◆ **Problem details**
In the records below, find the line that contains "0.72), 0.25, 1.0)" and the line that contains "imported = [obj". Set down exactly those lines and every line between them, and nothing more.

═════ Dataset rows

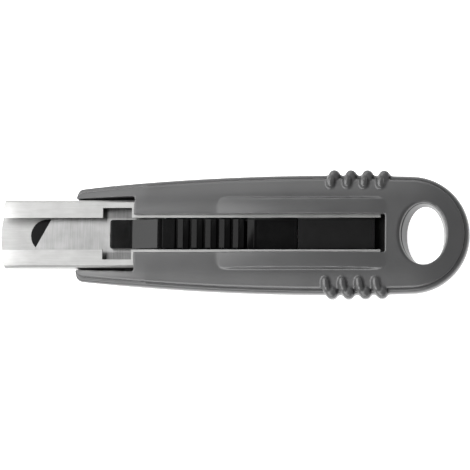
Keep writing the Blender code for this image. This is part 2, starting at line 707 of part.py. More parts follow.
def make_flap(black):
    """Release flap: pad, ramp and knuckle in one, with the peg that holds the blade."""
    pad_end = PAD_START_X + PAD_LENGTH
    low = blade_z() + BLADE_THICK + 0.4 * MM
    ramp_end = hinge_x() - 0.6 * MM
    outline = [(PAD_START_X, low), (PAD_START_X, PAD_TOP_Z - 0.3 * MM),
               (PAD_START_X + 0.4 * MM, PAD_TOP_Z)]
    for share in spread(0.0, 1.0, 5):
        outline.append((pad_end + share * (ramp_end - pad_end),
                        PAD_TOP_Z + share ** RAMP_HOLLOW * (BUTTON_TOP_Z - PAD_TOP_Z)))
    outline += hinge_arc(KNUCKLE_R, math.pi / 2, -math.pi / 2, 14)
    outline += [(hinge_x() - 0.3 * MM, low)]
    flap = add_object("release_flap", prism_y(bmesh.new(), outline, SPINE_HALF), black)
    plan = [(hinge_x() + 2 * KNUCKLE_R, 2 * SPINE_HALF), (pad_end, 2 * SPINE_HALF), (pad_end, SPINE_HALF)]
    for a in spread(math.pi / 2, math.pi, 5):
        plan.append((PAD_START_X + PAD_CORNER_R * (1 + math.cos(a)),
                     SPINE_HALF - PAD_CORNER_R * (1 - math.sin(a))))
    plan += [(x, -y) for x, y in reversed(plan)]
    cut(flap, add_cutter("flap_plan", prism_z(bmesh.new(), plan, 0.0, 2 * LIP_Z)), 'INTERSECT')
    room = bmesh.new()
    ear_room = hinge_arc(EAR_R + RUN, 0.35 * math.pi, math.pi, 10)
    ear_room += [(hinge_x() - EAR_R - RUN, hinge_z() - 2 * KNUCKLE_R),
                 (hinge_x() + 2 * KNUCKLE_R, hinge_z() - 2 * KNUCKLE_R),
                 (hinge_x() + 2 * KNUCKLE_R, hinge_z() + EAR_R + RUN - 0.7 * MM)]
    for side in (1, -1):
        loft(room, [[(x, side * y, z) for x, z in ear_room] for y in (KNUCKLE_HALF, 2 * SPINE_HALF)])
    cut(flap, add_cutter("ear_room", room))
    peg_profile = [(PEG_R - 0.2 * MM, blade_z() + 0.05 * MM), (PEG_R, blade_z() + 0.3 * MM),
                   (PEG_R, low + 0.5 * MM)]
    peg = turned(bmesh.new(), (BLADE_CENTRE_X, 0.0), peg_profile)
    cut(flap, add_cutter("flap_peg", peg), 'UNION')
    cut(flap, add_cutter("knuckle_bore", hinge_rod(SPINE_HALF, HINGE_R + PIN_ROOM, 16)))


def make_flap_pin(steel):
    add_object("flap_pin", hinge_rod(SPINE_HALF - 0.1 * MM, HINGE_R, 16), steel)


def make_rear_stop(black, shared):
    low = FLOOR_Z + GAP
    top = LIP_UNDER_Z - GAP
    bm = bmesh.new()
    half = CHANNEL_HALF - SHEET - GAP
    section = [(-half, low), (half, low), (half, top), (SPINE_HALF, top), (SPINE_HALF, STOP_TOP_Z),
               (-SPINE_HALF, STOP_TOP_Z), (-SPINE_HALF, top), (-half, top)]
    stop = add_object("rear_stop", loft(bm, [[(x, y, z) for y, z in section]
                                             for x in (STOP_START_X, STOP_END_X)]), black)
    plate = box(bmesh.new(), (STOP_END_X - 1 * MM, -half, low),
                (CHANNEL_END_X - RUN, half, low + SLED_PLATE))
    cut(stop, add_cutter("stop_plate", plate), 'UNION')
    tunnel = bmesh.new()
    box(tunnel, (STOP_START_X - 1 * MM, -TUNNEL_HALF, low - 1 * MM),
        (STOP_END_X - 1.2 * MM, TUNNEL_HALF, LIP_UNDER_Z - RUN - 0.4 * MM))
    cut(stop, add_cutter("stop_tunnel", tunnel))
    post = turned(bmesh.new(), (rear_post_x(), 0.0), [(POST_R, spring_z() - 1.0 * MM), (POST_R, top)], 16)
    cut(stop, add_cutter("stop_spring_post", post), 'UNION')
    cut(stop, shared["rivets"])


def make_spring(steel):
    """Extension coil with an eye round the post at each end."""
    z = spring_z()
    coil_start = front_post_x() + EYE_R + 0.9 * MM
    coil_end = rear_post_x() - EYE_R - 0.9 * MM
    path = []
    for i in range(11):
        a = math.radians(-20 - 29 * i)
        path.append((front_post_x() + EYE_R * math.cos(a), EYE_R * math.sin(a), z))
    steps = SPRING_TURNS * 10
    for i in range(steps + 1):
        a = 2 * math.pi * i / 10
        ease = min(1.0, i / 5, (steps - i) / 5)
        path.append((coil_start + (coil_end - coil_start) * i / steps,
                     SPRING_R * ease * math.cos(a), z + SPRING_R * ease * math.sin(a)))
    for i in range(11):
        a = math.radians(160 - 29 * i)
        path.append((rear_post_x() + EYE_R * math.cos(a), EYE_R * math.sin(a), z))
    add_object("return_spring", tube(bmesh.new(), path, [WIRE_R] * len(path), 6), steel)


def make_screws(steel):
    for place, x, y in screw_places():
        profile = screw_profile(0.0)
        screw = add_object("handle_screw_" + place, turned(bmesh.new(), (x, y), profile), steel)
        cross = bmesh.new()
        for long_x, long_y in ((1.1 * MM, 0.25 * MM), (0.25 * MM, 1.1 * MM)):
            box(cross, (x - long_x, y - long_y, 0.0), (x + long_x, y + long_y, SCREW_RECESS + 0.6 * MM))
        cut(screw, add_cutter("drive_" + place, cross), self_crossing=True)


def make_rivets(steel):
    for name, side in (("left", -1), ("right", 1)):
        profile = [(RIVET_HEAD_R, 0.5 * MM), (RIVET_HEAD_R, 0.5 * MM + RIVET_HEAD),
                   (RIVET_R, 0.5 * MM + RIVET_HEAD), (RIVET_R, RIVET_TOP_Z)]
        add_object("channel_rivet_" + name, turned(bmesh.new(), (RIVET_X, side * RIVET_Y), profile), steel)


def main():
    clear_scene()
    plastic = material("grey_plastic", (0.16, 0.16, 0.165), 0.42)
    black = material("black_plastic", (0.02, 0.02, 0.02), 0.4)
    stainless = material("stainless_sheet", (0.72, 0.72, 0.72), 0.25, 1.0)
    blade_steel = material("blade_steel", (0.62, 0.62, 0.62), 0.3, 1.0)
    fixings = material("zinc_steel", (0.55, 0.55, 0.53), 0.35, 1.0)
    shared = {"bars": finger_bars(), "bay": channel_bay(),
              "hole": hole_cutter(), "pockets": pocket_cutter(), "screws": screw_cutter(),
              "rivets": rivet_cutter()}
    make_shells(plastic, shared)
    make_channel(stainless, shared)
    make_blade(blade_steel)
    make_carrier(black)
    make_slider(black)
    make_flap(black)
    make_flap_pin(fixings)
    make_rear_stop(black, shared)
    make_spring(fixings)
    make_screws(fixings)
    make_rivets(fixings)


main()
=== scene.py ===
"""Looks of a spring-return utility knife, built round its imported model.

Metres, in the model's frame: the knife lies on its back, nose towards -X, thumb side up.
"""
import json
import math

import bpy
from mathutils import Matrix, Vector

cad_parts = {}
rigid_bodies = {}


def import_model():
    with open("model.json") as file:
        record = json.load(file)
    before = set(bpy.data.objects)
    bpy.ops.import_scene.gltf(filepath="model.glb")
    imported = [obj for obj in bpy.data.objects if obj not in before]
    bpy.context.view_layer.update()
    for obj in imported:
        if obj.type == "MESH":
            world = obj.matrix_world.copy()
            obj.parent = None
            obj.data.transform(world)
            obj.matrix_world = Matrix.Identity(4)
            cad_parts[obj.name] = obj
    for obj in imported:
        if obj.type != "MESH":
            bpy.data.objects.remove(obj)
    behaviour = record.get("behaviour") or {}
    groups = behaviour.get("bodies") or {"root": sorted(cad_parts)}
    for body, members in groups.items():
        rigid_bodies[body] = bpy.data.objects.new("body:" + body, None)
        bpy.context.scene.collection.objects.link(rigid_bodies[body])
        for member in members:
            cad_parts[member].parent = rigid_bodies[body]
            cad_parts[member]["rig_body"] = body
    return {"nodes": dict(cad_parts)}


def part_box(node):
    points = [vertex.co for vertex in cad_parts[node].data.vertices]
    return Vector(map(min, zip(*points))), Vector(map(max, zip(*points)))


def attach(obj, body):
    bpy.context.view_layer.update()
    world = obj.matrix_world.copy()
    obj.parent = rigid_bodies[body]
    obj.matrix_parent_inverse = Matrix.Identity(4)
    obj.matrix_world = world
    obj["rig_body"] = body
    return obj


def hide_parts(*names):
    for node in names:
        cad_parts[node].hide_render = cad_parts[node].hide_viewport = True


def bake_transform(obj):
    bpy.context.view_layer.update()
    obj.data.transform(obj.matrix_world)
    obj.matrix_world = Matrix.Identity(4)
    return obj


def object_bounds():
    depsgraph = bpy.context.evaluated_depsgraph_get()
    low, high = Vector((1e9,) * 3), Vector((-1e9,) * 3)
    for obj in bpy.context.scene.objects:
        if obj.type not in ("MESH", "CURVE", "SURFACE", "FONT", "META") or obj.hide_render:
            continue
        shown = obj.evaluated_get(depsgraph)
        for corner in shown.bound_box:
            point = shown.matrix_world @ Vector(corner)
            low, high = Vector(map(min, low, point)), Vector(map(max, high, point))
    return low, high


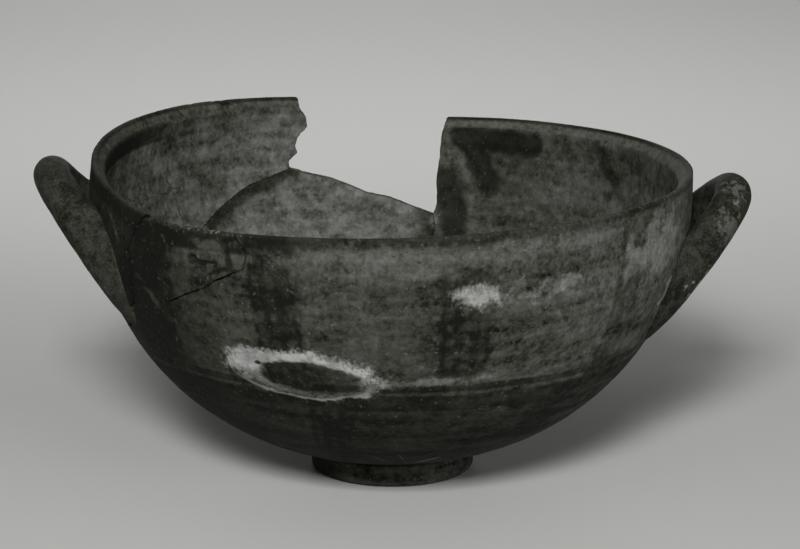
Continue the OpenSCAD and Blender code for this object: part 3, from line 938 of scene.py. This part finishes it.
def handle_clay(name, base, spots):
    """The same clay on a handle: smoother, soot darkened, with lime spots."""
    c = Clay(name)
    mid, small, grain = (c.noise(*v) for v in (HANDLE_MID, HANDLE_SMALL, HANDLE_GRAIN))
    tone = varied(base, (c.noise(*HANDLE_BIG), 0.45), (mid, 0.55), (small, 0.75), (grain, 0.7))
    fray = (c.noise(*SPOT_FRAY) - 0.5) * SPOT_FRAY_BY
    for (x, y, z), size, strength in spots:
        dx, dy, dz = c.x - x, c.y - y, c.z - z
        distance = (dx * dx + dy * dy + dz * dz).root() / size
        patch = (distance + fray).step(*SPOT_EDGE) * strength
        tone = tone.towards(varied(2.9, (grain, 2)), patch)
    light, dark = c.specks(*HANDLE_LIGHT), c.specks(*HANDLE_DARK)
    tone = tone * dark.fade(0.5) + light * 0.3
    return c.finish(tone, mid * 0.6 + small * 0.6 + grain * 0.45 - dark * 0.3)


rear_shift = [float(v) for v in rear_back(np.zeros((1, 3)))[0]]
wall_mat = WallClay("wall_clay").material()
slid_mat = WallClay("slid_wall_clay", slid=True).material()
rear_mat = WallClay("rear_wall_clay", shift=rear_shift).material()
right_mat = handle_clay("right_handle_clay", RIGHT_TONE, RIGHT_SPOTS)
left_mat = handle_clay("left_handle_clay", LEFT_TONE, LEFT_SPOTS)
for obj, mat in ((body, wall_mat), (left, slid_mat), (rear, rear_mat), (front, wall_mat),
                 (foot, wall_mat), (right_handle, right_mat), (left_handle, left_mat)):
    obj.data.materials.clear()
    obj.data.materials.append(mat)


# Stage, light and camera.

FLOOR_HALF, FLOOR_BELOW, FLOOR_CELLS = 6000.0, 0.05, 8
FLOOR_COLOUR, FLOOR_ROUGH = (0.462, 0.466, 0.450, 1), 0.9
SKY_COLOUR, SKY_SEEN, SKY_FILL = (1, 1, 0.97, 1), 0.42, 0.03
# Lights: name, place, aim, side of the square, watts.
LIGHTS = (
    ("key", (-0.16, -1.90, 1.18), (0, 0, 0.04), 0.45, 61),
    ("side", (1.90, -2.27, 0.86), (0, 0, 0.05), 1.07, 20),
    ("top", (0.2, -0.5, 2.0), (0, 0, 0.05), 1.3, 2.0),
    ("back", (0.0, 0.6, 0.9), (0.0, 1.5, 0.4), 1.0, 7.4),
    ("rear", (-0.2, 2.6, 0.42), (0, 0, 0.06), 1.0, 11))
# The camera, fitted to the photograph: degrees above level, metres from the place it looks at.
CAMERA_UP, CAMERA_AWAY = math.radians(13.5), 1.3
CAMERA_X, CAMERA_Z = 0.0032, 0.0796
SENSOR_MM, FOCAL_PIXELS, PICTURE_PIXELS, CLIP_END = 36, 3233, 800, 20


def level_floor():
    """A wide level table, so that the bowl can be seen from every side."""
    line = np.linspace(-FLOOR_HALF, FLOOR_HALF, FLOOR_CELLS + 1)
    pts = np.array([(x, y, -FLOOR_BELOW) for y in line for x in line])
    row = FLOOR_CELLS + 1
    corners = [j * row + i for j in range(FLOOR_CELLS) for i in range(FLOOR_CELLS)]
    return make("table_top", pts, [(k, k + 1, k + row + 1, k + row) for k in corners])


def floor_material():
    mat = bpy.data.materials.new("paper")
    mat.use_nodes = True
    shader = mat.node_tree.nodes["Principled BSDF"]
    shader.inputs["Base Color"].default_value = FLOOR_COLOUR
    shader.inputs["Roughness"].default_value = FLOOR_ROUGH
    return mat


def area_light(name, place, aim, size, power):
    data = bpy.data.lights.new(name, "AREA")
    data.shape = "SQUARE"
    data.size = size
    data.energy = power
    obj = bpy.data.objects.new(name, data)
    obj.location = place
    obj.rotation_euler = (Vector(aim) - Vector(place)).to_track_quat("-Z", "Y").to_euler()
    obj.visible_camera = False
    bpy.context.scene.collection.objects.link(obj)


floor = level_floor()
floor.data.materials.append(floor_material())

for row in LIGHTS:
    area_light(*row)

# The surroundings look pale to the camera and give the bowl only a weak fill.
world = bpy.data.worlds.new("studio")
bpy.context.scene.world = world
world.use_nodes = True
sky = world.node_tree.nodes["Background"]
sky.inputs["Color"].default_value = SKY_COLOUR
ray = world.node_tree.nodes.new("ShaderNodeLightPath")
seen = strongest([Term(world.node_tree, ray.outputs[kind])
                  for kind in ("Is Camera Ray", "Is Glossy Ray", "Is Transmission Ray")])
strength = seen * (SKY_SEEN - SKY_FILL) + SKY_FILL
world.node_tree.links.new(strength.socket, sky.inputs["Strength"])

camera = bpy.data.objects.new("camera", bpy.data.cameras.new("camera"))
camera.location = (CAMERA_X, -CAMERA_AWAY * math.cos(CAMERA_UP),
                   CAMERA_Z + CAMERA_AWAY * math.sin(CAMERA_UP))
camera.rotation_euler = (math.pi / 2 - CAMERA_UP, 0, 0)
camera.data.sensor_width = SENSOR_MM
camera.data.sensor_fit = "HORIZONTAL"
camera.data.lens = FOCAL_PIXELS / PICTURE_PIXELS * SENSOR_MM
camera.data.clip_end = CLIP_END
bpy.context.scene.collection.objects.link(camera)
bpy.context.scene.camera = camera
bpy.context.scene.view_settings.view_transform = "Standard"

══════════

◆ **Problem solution**
    stainless = material("stainless_sheet", (0.72, 0.72, 0.72), 0.25, 1.0)
    blade_steel = material("blade_steel", (0.62, 0.62, 0.62), 0.3, 1.0)
    fixings = material("zinc_steel", (0.55, 0.55, 0.53), 0.35, 1.0)
    shared = {"bars": finger_bars(), "bay": channel_bay(),
              "hole": hole_cutter(), "pockets": pocket_cutter(), "screws": screw_cutter(),
              "rivets": rivet_cutter()}
    make_shells(plastic, shared)
    make_channel(stainless, shared)
    make_blade(blade_steel)
    make_carrier(black)
    make_slider(black)
    make_flap(black)
    make_flap_pin(fixings)
    make_rear_stop(black, shared)
    make_spring(fixings)
    make_screws(fixings)
    make_rivets(fixings)


main()
=== scene.py ===
"""Looks of a spring-return utility knife, built round its imported model.

Metres, in the model's frame: the knife lies on its back, nose towards -X, thumb side up.
"""
import json
import math

import bpy
from mathutils import Matrix, Vector

cad_parts = {}
rigid_bodies = {}


def import_model():
    with open("model.json") as file:
        record = json.load(file)
    before = set(bpy.data.objects)
    bpy.ops.import_scene.gltf(filepath="model.glb")
    imported = [obj for obj in bpy.data.objects if obj not in before]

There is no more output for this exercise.